You’re gonna need a 155mm Crusader self-propelled howitzer and the Almighty himself.
And even then the outcome might be in doubt.
But neither actually exists, so I guess you’re on your own…
When I hear the word “Democracy”,
I reach for my headphones...
When I hear the word “Security”,
I reach for my shotgun.
-Robyn Hitchcock
Quote of the evening:
“I think Obama sounded very defensive when he talked about the cookies.”
–Pat Buchanan during the postmortem.
BTW–
No, my dear. With a shirt like that you do NOT need pants.
I’m not bitter, just nauseous.
While Hannity is no Edgar Bergen, Stephanopolous is a servicible Charlie McCarthy.
I was hoping the debate would go on a little longer so Chuck Gibbons could ask Obama to explain why he hadn’t denounced Willie Horton or Colin Ferguson.
Charlie’s career is safe and sound.

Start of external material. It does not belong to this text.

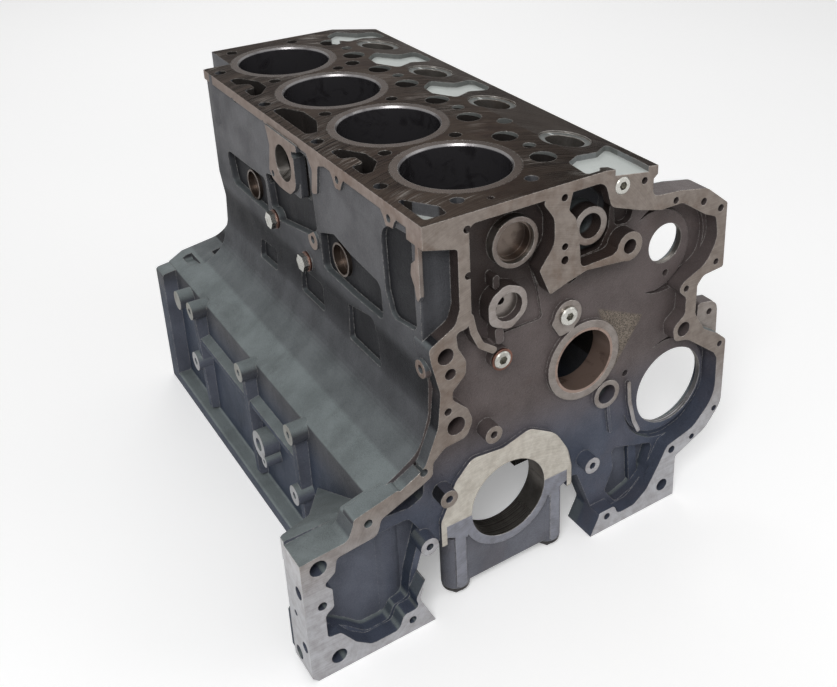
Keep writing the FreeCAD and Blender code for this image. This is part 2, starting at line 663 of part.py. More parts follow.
def left_foot():
    """Mounting foot at the gear end, its raised pad and the gusset behind it."""
    foot = slab_y([(foot_x, 46), (-210, 48, 6), (-181, 50, 8), (-skirt_x + over, 60),
                   (-skirt_x + over, rail_z), (foot_x + 6, rail_z), (foot_x, rail_z + 6)],
                  0, foot_depth)
    pad = slab_y([(-176, 52), (-174, 70, 4), (-128, 81, 4), (-112, 60)], 0, 20)
    heel = slab_y([(foot_x + 4, rail_z), (foot_x + 4, -48, 4), (-skirt_x, -42),
                   (-skirt_x, rail_z)], foot_depth - over, foot_depth + 17)
    root = -skirt_x + over
    slope = slab_x([(foot_depth - over, 28), (foot_depth - over, 50), (foot_depth + 4, 50),
                    (140, -2), (140, -24)], foot_x, root)
    plan = slab_z([(root, foot_depth - over), (root, 138), (-skirt_x, 138, 6), (-190, 64, 10),
                   (foot_x, foot_depth + 2), (foot_x, foot_depth - over)], -40, 90)
    return [foot, pad, heel, slope.common(plan)]


def right_side():
    """Bosses and ribs of the right side, and the foot behind the gear case."""
    face = rail_x + 1
    foot = slab_y([(skirt_x - over, rail_z), (lower_window_x + 1, rail_z),
                   (lower_window_x + 1, lower_window_z - 84, 6), (skirt_x - over, 10)],
                  0, foot_depth)
    out = [foot]
    for y in (156, 287, 417):
        out.append(rod_x(y, 40, 12, skirt_x - over, face))
        out.append(rod_x(y, -30, 12, skirt_x - over, face))
        out.append(slab_y([(skirt_x - over, 66), (face - 3, 62, 3), (face - 7, rail_z + rail_h, 3),
                           (skirt_x - over, rail_z + rail_h)], y - 4.5, y + 4.5))
    out.append(block(skirt_x - over, face, block_length - 26, block_length, rail_z, 66))
    out.append(slab_x([(210, 210, 14), (330, 210, 14), (330, 292, 14), (210, 292, 14)],
                      deck_right_x - over - 3.5, deck_right_x + 1))
    out.append(rod_y(lug_x, lug_z, 11.5, 11, rim_depth))
    out.append(slab_y([(lug_x - 17, lug_z + 16, 4), (lug_x + 4, lug_z + 12), (lug_x + 12, lug_z, 3),
                       (lug_x + 13, lug_z - 36), (lug_x - 20, lug_z - 20)], 11, rim_depth))
    return out


def window_collars():
    """Collars behind the two gear windows."""
    return [rod_y(upper_window_x, upper_window_z + upper_window_rise, upper_window_r + 14,
                  gear_wall_y, rim_depth + 2),
            rod_y(lower_window_x, lower_window_z, lower_window_r + 12, gear_wall_y, rim_depth + 2)]


def window_holes():
    """The two gear windows, counterbored from behind to a thin lip."""
    out = []
    for x, z, r in ((upper_window_x, upper_window_z + upper_window_rise, upper_window_r),
                    (lower_window_x, lower_window_z, lower_window_r)):
        out.append(rod_y(x, z, r, 0, rim_depth + over))
        out.append(rod_y(x, z, r + 5, gear_wall_y + 6, rim_depth + over))
    return out


def far_end_cuts():
    """Holes and shallow pockets of the far end face."""
    end = block_length
    out = []
    for x, z in ((-48, 300), (-48, 225), (-62, 140), (60, 300), (60, 225), (150, 240),
                 (150, 130), (-140, 40), (-140, -50), (120, -50), (140, 40), (-85, 60), (70, 62)):
        out.append(rod_y(x, z, 4.2, end - 20, end + over))
    out.append(slab_y([(-40, 210, 10), (-40, 310, 10), (50, 310, 10), (50, 210, 10)], end - 5,
                      end + over))
    out.append(slab_y([(70, 215, 10), (70, 300, 10), (140, 300, 10), (140, 215, 10)], end - 5,
                      end + over))
    out.append(slab_y([(-130, -60, 8), (-130, 30, 8), (-112, 40, 8), (-110, -60, 8)], end - 5,
                      end + over))
    return out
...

He was just doing his masters’ bidding, making the ways straight for John Sidney and the Halliburton money train.
Yeah, LittlePig, I too was waiting for Gibson or Steffi to demand that Obama renounce, reject, disown, denounce, slice and dice every individual Gibson/Hannity/Steffi thinks Obama should sever from, on journey to win the White House.
And those Gibson eye glasses … looked like glass testicles hanging off his face.
I’m bitter for Barack!
Everyone should have watched this historic debate. It was the worst debate of all time.